Another woman stares into that vacant tomb and she remembers a different tomb.  She remembers the death and hopelessness of those bones in that valley – the thousands of devastated lives.  But then she remembers what God told Ezekiel.  She remembers the rattling of those bones coming together, and the way the breath of God, the ruah of God breathed life into those bones.  She wonders if she hears the faint ruah of God now coming out of that empty tomb.

But Mary Magdalene remembers a different story from Zephaniah.  She hears the words of that song in a fresh way today.  “Sing aloud, O daughter of Zion.”  Is this the day that God will save us?  Can her beloved Jesus be not missing, but raised?  Might Jesus be the one who will restore her fortunes?  She longs for God to be saying to her, “Rejoice and exult with all your heart, O daughter Jerusalem.”  “Please let this empty tomb be an occasion for rejoicing and not for more pain and suffering for my Lord,” Mary Magdalene prayers in her heart.

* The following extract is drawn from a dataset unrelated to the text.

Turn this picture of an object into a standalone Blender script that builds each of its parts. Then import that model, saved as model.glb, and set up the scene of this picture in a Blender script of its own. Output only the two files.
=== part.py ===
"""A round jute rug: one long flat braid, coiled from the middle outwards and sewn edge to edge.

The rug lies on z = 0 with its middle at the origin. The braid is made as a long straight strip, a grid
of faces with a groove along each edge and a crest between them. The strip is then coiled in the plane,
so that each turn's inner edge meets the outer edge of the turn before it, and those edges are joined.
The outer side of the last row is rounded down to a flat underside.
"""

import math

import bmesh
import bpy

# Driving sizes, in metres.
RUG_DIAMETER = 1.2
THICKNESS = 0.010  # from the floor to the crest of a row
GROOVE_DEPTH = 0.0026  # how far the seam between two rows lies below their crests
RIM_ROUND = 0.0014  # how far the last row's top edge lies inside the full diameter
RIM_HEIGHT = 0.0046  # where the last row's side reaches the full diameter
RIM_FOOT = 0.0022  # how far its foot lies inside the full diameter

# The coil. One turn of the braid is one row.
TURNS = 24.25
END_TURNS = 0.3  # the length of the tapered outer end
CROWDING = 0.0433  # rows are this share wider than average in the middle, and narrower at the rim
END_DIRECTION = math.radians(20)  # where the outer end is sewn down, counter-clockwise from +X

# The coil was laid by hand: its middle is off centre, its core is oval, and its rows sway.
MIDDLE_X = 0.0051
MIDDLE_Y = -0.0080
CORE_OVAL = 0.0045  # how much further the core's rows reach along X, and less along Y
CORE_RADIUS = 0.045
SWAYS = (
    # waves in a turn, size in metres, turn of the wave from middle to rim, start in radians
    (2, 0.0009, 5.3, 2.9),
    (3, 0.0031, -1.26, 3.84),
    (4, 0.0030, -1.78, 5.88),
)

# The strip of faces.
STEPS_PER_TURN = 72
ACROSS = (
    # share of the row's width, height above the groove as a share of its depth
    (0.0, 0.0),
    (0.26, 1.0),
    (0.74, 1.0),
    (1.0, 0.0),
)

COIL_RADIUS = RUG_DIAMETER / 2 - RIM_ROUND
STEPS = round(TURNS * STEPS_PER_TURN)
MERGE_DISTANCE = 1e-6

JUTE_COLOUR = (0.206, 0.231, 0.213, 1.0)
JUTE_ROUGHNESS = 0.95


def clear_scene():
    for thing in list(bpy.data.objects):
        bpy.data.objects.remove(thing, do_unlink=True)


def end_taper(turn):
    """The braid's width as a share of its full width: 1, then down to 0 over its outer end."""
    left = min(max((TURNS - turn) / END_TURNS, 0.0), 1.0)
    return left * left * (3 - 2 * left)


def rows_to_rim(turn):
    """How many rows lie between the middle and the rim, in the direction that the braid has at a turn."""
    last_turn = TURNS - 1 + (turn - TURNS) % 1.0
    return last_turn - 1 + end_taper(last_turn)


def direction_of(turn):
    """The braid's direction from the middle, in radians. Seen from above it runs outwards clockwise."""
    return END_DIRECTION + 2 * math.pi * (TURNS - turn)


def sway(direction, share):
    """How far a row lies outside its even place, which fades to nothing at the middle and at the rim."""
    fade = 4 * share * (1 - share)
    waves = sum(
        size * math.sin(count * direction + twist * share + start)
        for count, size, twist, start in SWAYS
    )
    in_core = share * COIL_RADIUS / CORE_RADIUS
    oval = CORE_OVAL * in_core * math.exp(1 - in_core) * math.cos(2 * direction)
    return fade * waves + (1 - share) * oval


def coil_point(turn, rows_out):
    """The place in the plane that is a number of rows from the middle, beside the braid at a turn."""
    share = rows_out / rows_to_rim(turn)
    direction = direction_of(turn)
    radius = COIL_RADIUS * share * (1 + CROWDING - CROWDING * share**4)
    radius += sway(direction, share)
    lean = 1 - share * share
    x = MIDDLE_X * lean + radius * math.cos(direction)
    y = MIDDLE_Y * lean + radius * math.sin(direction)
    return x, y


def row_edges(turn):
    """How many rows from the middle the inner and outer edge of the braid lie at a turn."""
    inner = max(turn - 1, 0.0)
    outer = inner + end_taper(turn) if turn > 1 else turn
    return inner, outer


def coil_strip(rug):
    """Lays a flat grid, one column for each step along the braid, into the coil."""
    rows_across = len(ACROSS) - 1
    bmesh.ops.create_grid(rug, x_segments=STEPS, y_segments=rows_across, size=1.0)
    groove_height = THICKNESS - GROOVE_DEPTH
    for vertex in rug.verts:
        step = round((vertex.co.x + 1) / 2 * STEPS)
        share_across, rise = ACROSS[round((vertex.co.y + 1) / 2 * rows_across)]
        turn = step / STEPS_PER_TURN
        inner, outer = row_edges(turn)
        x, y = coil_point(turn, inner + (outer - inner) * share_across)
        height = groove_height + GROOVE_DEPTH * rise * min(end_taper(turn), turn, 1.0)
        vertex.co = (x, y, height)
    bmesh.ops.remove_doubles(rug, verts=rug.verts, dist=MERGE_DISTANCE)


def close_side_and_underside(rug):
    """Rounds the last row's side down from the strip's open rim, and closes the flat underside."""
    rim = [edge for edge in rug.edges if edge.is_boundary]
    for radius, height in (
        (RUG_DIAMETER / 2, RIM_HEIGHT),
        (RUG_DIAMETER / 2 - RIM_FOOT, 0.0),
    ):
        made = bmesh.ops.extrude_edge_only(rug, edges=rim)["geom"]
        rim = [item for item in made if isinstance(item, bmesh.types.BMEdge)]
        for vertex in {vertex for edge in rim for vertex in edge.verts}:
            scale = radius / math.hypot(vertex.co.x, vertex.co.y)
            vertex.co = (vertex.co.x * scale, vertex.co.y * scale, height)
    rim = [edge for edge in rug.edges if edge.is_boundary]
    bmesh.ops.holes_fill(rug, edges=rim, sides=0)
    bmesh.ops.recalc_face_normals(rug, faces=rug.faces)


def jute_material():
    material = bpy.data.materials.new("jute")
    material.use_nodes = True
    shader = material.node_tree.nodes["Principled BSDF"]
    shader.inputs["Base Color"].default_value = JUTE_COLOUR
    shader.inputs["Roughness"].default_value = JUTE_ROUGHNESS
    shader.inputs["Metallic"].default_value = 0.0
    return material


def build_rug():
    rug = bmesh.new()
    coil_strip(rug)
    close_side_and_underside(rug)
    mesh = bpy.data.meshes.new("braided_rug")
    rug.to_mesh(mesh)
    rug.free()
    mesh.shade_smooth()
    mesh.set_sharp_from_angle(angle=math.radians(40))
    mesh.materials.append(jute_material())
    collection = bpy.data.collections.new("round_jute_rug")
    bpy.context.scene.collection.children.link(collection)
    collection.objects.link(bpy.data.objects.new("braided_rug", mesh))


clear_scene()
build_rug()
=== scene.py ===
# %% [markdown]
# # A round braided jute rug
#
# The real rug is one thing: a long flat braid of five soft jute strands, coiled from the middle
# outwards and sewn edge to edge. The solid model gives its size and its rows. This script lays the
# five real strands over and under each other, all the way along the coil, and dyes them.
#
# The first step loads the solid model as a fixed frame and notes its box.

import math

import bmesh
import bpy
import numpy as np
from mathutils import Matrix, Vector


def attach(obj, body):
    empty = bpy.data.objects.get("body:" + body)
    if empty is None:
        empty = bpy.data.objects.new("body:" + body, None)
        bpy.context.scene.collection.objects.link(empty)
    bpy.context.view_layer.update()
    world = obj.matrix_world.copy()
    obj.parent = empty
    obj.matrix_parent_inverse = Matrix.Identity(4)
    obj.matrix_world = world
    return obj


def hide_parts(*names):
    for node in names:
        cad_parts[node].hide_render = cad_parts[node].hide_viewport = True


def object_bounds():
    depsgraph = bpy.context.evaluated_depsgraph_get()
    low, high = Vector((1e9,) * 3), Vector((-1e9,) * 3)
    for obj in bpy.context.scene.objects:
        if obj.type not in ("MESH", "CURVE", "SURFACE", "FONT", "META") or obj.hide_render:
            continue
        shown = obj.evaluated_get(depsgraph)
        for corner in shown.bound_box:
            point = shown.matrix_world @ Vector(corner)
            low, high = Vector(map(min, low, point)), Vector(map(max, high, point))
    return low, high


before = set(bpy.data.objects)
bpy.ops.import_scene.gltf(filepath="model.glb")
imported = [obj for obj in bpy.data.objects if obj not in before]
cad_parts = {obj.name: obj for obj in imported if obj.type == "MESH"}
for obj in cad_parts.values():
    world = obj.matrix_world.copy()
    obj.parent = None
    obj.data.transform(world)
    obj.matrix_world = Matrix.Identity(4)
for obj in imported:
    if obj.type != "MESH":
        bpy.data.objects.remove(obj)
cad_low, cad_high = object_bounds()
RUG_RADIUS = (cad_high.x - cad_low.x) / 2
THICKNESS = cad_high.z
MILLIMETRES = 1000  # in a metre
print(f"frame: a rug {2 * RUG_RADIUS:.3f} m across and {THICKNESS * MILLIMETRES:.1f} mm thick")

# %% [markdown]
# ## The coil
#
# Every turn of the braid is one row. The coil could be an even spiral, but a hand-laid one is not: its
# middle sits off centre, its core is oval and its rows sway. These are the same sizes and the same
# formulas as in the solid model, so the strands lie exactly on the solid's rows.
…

And then the movie brings us abruptly back to the empty tomb, the sound of silence like so many times before in their history.  The appearance of emptiness threatens their fragile, exhausted psyches.  Their unspoken memories fail to comfort them because they are unable to utter a word of remembrance and assurance to one another.

As outsiders watching this movie, as we watch those looking into the tomb, we begin to connect the various flashbacks.  The answers are there before the angels need to say a word.  God loves us and creates us in God’s image.  And we are not only good – but we are very good – wehineh-tov.  God promises to never destroy us again as God once did.  God promises liberation from oppression.  God promises restoration to our bodies and spirits.  God promises to bring us home.  God promises and God saves us time and again.  And now, with this Messiah who has finally arrived, God saves us once and for all.  What has felt like a defeat is now the reason to rejoice.  The smiles that spread across our faces are exact mirrors of the smiles that spread across the faces of those women at the tomb.  The smiles are smiles that happen as we connect the varied flashbacks, remembering our salvation history, and this final act of salvation through the death and resurrection of our Lord and Savior Jesus Christ.  That tomb is not a formless void, but the holy site where all our salvation narrative culminates.  That empty tomb is in fact not empty at all.  That tomb is full of life.  Tonight is a night for alleluias, for songs of joy, and for dancing.  The light shatters the darkness this night, and we celebrate the greatest victory of all time.  Alleluia! Christ is risen.  The Lord is risen indeed!!